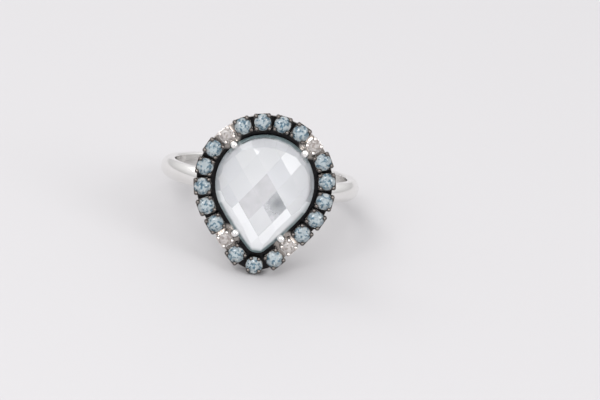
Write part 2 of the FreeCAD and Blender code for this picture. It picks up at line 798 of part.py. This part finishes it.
pear_cut = stone_object("pear_cut", pear_stone())
keep("centre_stone", new_clone("centre_stone", pear_cut))
keep("gallery_base", build_gallery_base(band_turning))
keep("halo_rail", build_halo_rail())
keep("centre_seat", build_seat(pear_cut))

POST_SHARES = (0, 0.2, 0.5, 0.8, 1, -0.8, -0.5, -0.2)
for post_number, post_share in enumerate(POST_SHARES, start=1):
    keep(f"gallery_post_{post_number}", build_post(post_number, post_share))

claw_blank = build_claw_blank()
for claw_name, claw_place in (
    ("claw_lower_right", WHITE_PLACES[0]),
    ("claw_upper_right", WHITE_PLACES[1]),
    ("claw_upper_left", -WHITE_PLACES[1]),
    ("claw_lower_left", -WHITE_PLACES[0]),
):
    keep(claw_name, build_claw(claw_name, claw_place, claw_blank, pear_cut))

small_cuts = {}
setting_cuts = {}
for colour_name in ("blue", "white"):
    cut_shape = round_brilliant(size(f"{colour_name}_stone_diameter"))
    small_cuts[colour_name] = stone_object(f"{colour_name}_cut", cut_shape)
    setting_cuts[colour_name] = build_box_setting(colour_name, small_cuts[colour_name])
setting_cuts["tip"] = build_tip_setting(small_cuts["blue"])

for halo_place in PLACES:
    number = halo_place + 1 if halo_place >= 0 else halo_place + len(PLACES) + 1
    colour_name = stone_colour(halo_place)
    setting_name = "tip" if halo_place == 0 else colour_name
    metal = "black" if colour_name == "blue" else "white"
    halo_point, halo_way = halo.at(distance_round(halo_place))
    heading = math.degrees(math.atan2(halo_way.y, halo_way.x)) - 90
    seat = Placement(
        Vector(halo_point.x, halo_point.y, halo_girdle_height),
        Rotation(Vector(0, 0, 1), heading),
    )
    small_stone = new_clone(f"{colour_name}_stone_{number:02d}", small_cuts[colour_name])
    keep(f"{colour_name}_stone_{number:02d}", small_stone, seat)
    setting = new_clone(f"{metal}_setting_{number:02d}", setting_cuts[setting_name])
    keep(f"{metal}_setting_{number:02d}", setting, seat)


# ---------------------------------------------------------------- laid down on a table
def lie_down(lean):
    """The turn that lays the ring down, with its face leaning back by that many degrees."""
    return Placement(Vector(0, 0, 0), Rotation(Vector(1, 0, 0), 90 - lean))


def lowest(shape, lean):
    turned = shape.copy()
    turned.Placement = lie_down(lean).multiply(turned.Placement)
    return turned.optimalBoundingBox(False, False).ZMin


def resting_lean():
    """The lean at which the point of the head and the back of the band are level."""
    tip_setting = setting_cuts["tip"].Shape.copy()
    tip_point, _ = halo.at(0)
    stand = Vector(tip_point.x, tip_point.y, halo_girdle_height)
    tip_setting.Placement = Placement(stand, Rotation(Vector(0, 0, 1), 180))
    head = Part.makeCompound([tip_setting, doc.getObject("halo_rail").Shape])
    low_lean = 0.0
    high_lean = 45.0
    close_enough = 1e-4
    while high_lean - low_lean > close_enough:
        lean = (low_lean + high_lean) / 2
        if lowest(head, lean) < lowest(band_turning.Shape, lean):
            low_lean = lean
        else:
            high_lean = lean
    return (low_lean + high_lean) / 2


ring_lean = resting_lean()
rest = lie_down(ring_lean)
for item, place in subparts:
    item.Placement = rest.multiply(place)
doc.recompute()

# ---------------------------------------------------------------- checks and files
for item in doc.Objects:
    if "Invalid" in item.State or "Error" in item.State:
        raise RuntimeError(f"{item.Label} failed: {item.State}")
for item, place in subparts:
    if item.Shape.isNull() or not item.Shape.isValid():
        raise RuntimeError(f"{item.Label} has no valid shape")
    if len(item.Shape.Solids) != 1:
        raise RuntimeError(f"{item.Label} has {len(item.Shape.Solids)} solids")

os.makedirs("parts", exist_ok=True)
for item, place in subparts:
    item.Shape.exportStep(f"parts/{item.Label}.step")
print(f"{len(subparts)} sub-parts; halo inset {halo_inset:.3f}, gap {setting_spacing:.3f}")
print(f"resting lean {ring_lean:.3f} degrees")
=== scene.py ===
import json
import math

import bpy
from mathutils import Matrix, Vector


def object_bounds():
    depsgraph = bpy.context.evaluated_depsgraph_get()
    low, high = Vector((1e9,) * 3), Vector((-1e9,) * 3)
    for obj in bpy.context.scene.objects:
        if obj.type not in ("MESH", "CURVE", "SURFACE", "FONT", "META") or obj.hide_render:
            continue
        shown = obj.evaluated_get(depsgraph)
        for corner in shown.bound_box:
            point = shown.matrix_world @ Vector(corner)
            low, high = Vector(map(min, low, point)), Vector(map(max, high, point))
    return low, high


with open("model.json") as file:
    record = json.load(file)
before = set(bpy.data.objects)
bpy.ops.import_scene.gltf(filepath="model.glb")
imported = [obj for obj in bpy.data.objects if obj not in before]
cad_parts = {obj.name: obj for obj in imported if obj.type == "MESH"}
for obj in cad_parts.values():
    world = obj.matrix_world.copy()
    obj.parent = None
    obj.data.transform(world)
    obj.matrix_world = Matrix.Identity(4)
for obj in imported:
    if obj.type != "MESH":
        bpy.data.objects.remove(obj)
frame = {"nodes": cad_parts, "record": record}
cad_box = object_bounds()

MM = 0.001

# ---------------------------------------------------------------- the ring's own frame
# The finger runs along the bore's axis. The face of the head looks square to it, away from
# the finger hole, and the point of the pear is at the low end of that axis.
record = frame["record"]
bore = [mount for mount in record["mounts"] if mount["name"] == "finger_bore"][0]
FINGER = Vector(bore["axis"]).normalized()
FINGER_CENTRE = Vector(bore["pos_m"])
RIGHT = Vector((1, 0, 0))
FACE = RIGHT.cross(FINGER)


def ring_point(right, along, out):
    """A point in the row frame from its place in the ring's own frame, in metres."""
    return FINGER_CENTRE + RIGHT * right + FINGER * along + FACE * out


# ---------------------------------------------------------------- small helpers
scene = bpy.context.scene
# nearly all the values of a noise texture lie between these
NOISE_RANGE = (0.3, 0.7)


def link(obj):
    scene.collection.objects.link(obj)
    return obj


def nodes_named(start):
    """The CAD objects whose names start that way, in order."""
    return [frame["nodes"][name] for name in sorted(frame["nodes"]) if name.startswith(start)]


def points_of(node):
    return [vertex.co for vertex in frame["nodes"][node].data.vertices]


def top_of(node):
    """The greatest height of a CAD node over the finger's middle, towards the face."""
    return max(FACE.dot(point) for point in points_of(node))


def on_rail(node):
    """The middle of a CAD node, brought down onto the top of the halo rail."""
    points = points_of(node)
    middle = sum(points, Vector()) / len(points)
    return middle + FACE * (top_of("halo_rail") - FACE.dot(middle))


def facing(right, along):
    """The way that a facet looks which tilts from the face of the head by so much."""
    return (FACE + RIGHT * right + FINGER * along).normalized()


def colour(red, green, blue):
    return (red, green, blue, 1.0)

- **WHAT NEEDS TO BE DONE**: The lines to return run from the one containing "bpy.data.objects.remove(obj)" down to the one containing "for name in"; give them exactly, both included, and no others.

- **RESULT OF THIS TASK**:
        bpy.data.objects.remove(obj)
frame = {"nodes": cad_parts, "record": record}
cad_box = object_bounds()

MM = 0.001

# ---------------------------------------------------------------- the ring's own frame
# The finger runs along the bore's axis. The face of the head looks square to it, away from
# the finger hole, and the point of the pear is at the low end of that axis.
record = frame["record"]
bore = [mount for mount in record["mounts"] if mount["name"] == "finger_bore"][0]
FINGER = Vector(bore["axis"]).normalized()
FINGER_CENTRE = Vector(bore["pos_m"])
RIGHT = Vector((1, 0, 0))
FACE = RIGHT.cross(FINGER)


def ring_point(right, along, out):
    """A point in the row frame from its place in the ring's own frame, in metres."""
    return FINGER_CENTRE + RIGHT * right + FINGER * along + FACE * out


# ---------------------------------------------------------------- small helpers
scene = bpy.context.scene
# nearly all the values of a noise texture lie between these
NOISE_RANGE = (0.3, 0.7)


def link(obj):
    scene.collection.objects.link(obj)
    return obj


def nodes_named(start):
    """The CAD objects whose names start that way, in order."""
    return [frame["nodes"][name] for name in sorted(frame["nodes"]) if name.startswith(start)]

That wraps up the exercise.